What about gender representation?
It was about equal. Perhaps even more women participated than men.
What were the main lessons from this PB experience in the 49th ward?
There were many lessons, but two are particularly salient. The first lesson we learned is that when people are given enough information and time to deliberate, and a good process for the deliberation and decision-making, they generally make sound decisions. The other lesson is that we need to double our efforts to reach out to communities of color and low-income communities to participate in both the process leading up to the election and the election day itself.
In the 2007 municipal elections, you barely won in the second round with 51% of the votes. In the 2011 elections, after you implemented PB, you won in a landslide. How do you interpret this?

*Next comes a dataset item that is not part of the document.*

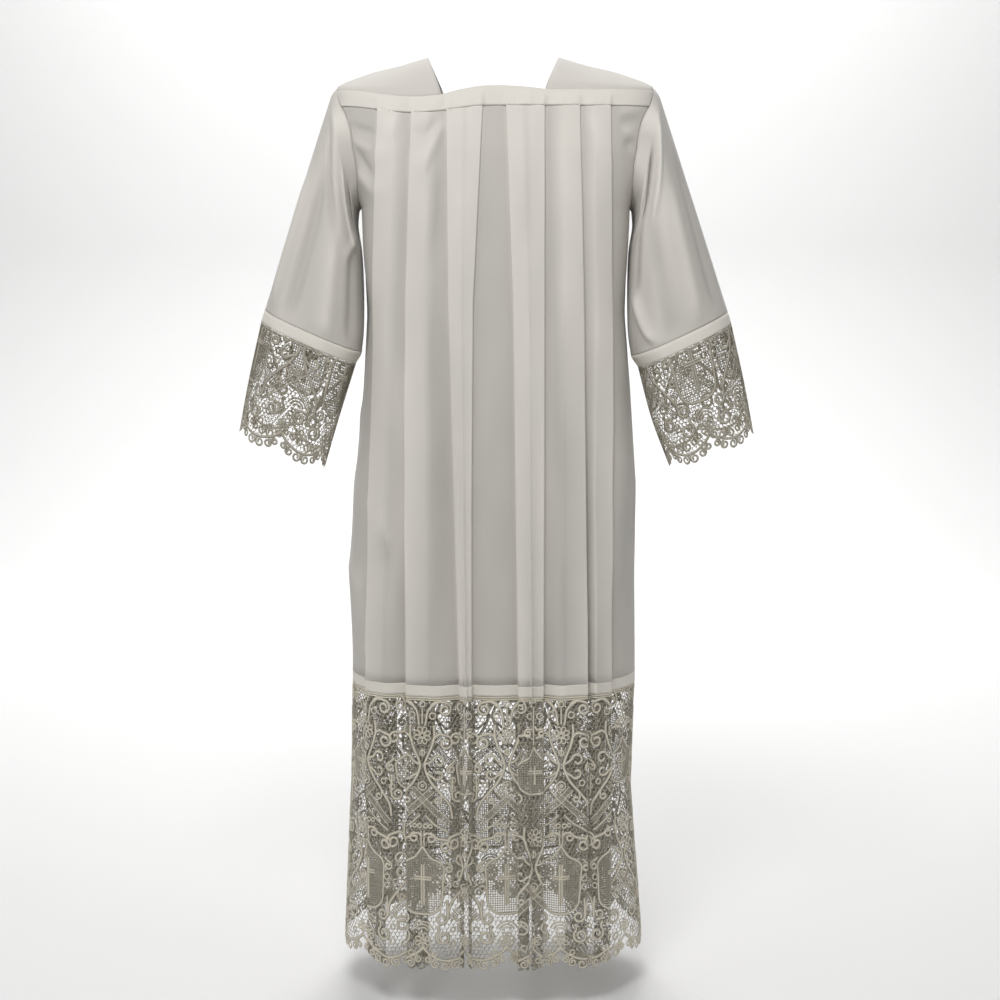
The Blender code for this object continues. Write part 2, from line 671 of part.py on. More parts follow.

I don’t have any empirical data from research on why voters voted the way they did in the 49th ward in the last election, and probably different voters were influenced by different factors. Having said that, I take the result of the last election as a sign of popular support for participatory budget and any similar initiatives that nurture citizen engagement and promote participatory governance. I take it as a sign that people in the 49th ward want to be active participants in governing rather than being passive observers of government. I also take it as a sign that people are hungry for more open and transparent ways of making decisions that affect them.
Any final reflections?
Elected officials at all levels of government could learn something from the 49th ward participatory budgeting process. Democracy today is in a state of crisis. People believe that those of us in government answer only to the rich and to powerful special interests, and that average people no longer have any power. Democracy cannot function if it is seen as illegitimate. PB is one step to democratize our system of government and restore public trust and confidence in our democratic system.